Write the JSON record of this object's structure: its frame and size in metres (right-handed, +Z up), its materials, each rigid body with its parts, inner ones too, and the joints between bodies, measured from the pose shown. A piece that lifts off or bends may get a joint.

==

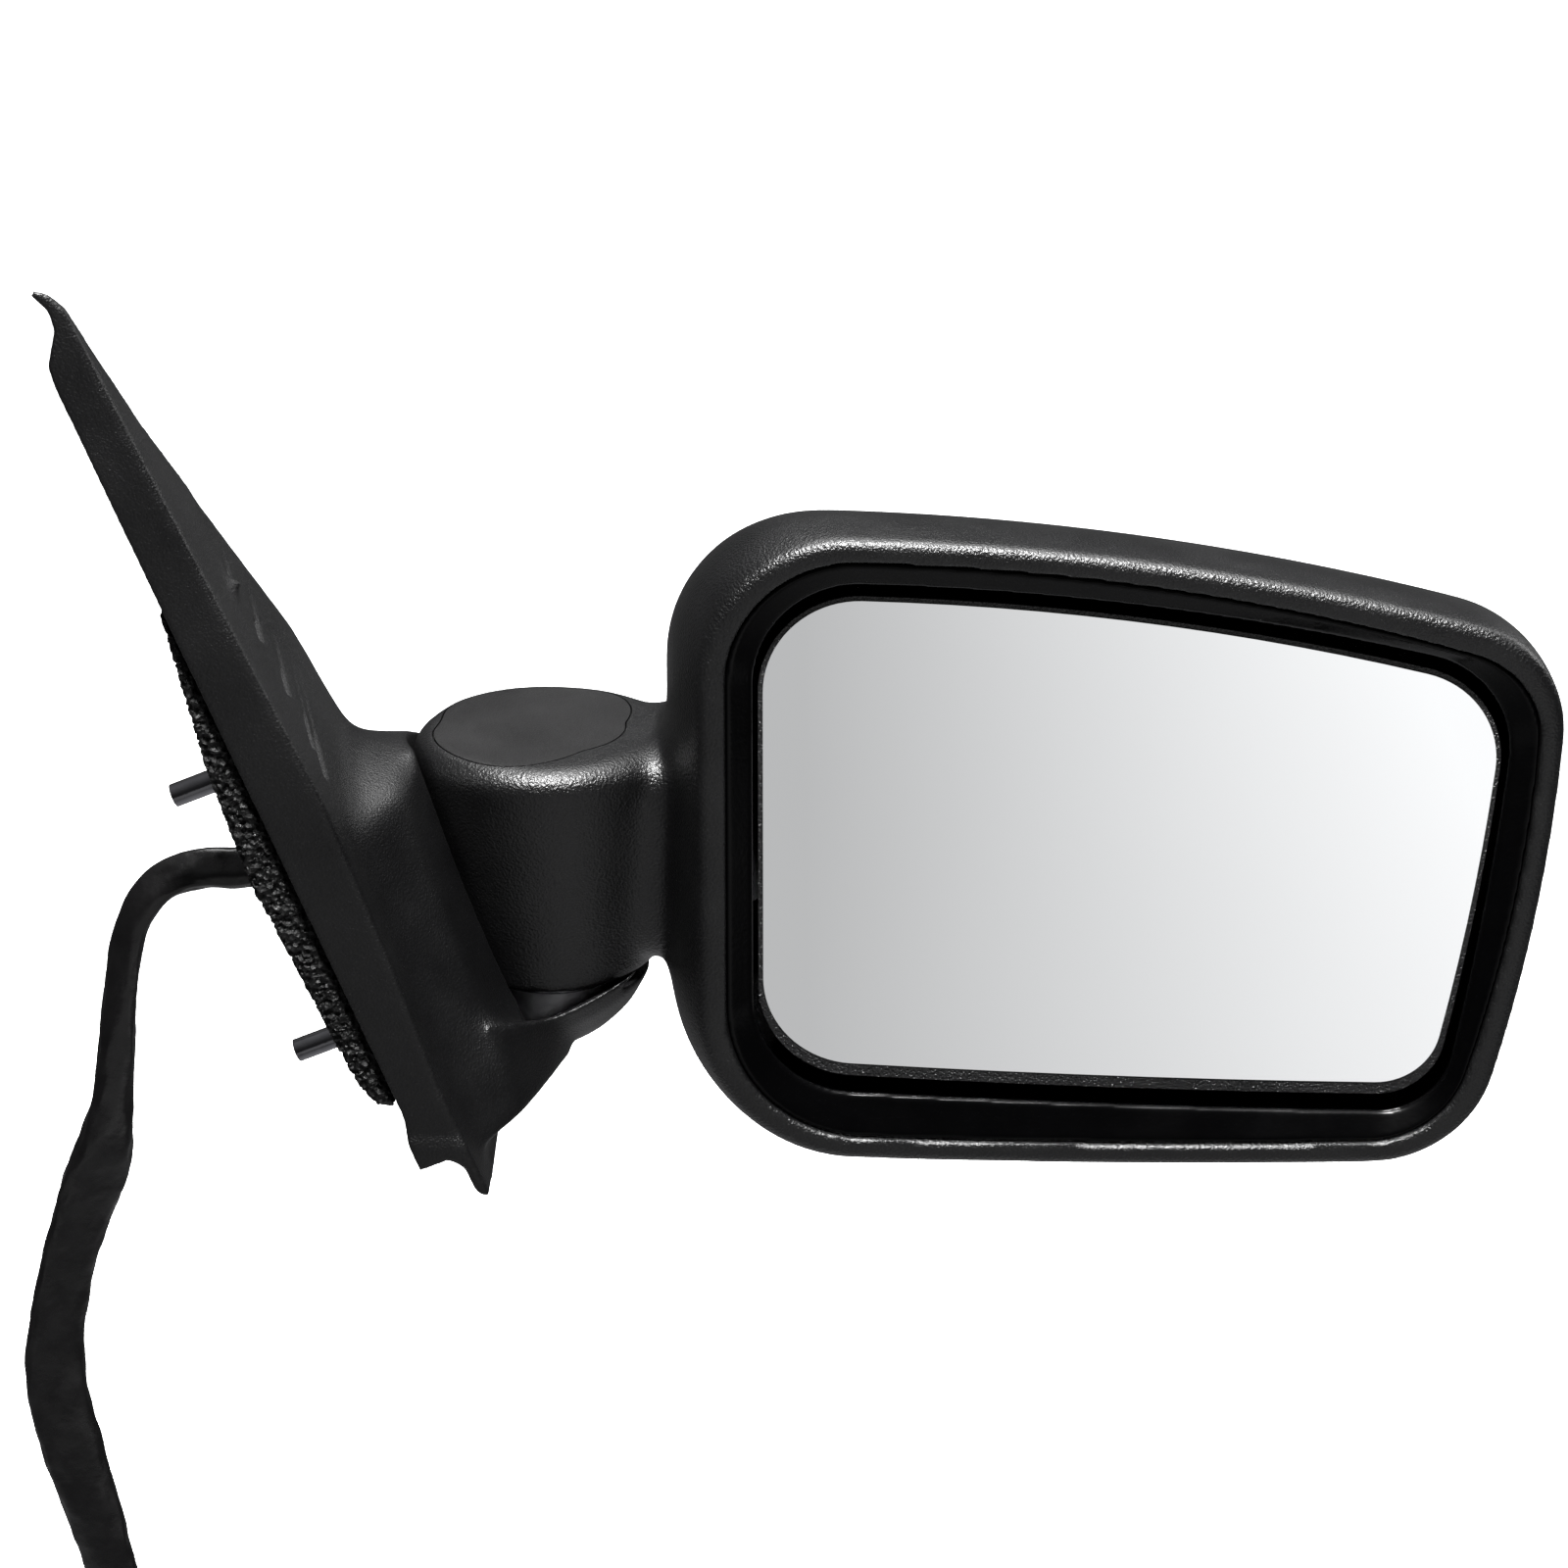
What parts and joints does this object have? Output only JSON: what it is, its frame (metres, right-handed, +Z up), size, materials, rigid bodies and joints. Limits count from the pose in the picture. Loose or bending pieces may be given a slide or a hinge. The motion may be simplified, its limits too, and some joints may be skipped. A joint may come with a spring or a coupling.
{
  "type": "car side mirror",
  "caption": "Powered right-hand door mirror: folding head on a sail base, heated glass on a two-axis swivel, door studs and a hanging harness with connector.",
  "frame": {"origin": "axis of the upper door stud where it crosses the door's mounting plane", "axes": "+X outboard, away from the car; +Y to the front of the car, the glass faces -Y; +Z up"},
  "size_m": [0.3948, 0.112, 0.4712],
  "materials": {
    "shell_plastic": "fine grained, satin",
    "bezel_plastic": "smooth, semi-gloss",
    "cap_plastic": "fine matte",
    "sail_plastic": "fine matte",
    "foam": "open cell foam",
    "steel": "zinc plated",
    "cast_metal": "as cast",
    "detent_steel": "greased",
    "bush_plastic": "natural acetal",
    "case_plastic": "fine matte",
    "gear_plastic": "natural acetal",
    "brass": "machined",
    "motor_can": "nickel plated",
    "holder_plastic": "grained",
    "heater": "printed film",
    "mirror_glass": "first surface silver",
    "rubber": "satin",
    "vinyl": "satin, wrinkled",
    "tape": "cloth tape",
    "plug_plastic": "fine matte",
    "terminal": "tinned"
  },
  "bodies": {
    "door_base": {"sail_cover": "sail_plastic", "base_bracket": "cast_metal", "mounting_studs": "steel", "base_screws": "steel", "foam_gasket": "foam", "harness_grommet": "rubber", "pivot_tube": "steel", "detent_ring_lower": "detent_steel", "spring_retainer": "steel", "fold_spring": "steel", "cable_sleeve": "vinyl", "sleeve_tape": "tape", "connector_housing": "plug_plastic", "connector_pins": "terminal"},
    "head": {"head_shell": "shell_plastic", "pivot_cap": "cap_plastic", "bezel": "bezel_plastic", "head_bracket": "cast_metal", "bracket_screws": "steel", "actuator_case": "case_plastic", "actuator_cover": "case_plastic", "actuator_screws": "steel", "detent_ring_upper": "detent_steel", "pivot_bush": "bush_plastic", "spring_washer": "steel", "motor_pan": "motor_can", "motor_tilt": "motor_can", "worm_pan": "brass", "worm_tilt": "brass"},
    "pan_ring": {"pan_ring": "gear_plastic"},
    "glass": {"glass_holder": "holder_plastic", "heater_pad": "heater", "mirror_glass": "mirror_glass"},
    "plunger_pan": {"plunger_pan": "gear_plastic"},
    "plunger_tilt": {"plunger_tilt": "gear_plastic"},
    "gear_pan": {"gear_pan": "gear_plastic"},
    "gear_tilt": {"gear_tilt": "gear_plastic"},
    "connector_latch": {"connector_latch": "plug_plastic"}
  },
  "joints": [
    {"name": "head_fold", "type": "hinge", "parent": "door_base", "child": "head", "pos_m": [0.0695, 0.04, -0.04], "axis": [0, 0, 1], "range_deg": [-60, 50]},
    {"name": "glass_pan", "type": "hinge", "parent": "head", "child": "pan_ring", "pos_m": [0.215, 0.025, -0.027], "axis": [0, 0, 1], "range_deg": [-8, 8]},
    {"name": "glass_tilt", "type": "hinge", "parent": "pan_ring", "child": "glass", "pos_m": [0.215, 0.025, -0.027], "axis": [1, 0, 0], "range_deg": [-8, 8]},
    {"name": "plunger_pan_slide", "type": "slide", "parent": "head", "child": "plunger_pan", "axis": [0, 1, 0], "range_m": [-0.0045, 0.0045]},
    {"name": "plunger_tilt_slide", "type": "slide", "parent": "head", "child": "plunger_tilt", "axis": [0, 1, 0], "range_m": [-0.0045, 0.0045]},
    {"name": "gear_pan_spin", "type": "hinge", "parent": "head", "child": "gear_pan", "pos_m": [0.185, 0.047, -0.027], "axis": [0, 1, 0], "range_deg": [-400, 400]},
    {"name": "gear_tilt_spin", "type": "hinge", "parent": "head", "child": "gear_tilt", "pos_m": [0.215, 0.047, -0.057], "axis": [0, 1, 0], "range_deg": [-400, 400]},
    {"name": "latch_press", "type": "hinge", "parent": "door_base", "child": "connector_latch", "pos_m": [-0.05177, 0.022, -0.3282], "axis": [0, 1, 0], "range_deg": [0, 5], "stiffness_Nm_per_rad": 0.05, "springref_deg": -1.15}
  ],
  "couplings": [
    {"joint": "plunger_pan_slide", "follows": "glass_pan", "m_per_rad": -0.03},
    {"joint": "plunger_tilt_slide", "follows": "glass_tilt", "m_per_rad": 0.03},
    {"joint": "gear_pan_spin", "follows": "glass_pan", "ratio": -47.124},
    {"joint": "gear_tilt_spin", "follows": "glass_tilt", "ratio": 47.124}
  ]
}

...

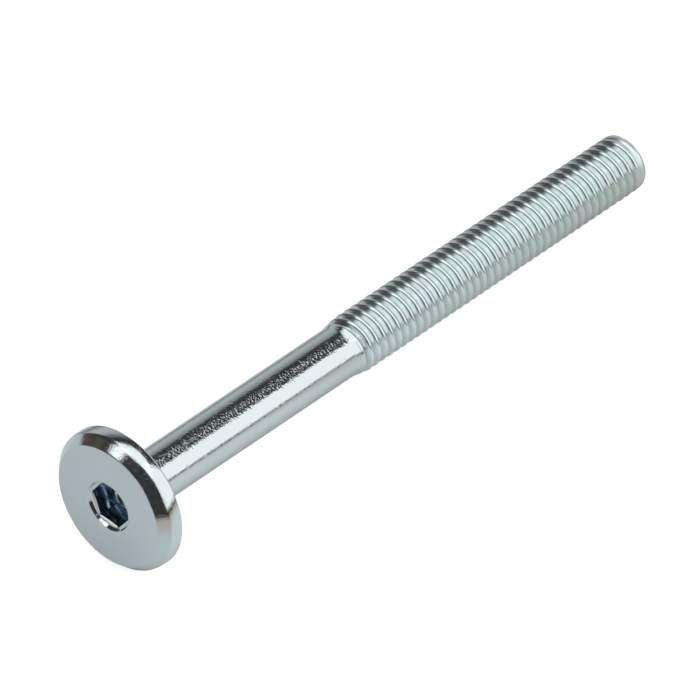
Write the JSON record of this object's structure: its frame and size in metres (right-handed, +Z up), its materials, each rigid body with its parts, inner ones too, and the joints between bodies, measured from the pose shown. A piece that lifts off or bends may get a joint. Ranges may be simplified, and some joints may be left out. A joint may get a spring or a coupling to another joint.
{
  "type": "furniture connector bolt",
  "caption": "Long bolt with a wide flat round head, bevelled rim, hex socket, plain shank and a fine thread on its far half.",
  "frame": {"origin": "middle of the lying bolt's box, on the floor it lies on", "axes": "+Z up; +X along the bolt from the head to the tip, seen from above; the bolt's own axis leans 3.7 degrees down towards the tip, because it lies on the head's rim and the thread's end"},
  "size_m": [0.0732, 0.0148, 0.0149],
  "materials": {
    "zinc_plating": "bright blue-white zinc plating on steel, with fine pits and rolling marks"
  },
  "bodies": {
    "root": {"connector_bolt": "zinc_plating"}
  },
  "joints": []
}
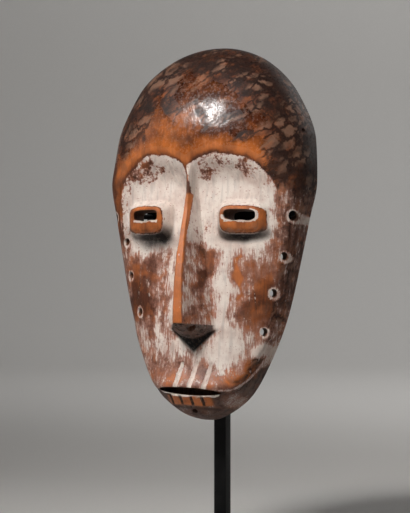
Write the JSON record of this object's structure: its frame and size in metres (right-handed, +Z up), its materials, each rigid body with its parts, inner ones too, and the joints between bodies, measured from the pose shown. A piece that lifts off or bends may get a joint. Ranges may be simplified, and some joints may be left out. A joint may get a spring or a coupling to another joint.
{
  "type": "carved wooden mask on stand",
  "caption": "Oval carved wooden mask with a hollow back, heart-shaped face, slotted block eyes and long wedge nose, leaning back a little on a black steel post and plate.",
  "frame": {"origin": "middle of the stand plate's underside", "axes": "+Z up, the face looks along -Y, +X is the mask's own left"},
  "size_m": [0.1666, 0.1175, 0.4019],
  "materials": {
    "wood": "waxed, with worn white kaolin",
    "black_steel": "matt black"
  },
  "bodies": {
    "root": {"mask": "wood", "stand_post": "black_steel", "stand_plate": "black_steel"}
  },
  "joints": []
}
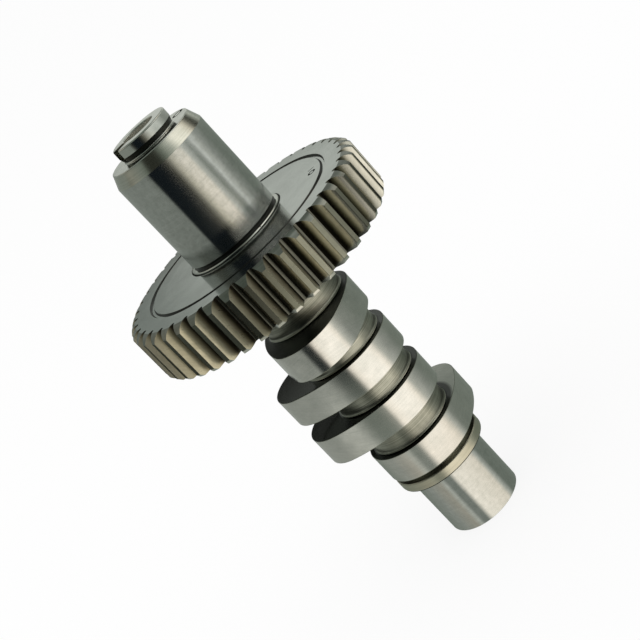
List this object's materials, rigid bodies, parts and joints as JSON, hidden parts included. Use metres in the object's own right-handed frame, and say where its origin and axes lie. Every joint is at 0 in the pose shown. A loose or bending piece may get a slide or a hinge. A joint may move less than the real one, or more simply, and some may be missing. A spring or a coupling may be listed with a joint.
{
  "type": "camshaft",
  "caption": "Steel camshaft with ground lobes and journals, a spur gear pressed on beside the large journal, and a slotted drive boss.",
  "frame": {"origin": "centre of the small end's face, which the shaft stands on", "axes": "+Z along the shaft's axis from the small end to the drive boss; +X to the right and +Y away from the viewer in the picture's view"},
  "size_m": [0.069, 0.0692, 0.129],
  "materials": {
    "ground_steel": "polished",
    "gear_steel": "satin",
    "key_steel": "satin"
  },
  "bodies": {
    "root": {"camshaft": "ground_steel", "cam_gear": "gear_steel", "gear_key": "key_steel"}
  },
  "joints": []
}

What to produce: Track down the lines that include the word "where" and copy them.

Reply:
  "frame": {"origin": "axis of the upper door stud where it crosses the door's mounting plane", "axes": "+X outboard, away from the car; +Y to the front of the car, the glass faces -Y; +Z up"},
List this object's materials, rigid bodies, parts and joints as JSON, hidden parts included. Use metres in the object's own right-handed frame, and say where its origin and axes lie. Every joint is at 0 in the pose shown. A loose or bending piece may get a slide or a hinge. A joint may move less than the real one, or more simply, and some may be missing. A spring or a coupling may be listed with a joint.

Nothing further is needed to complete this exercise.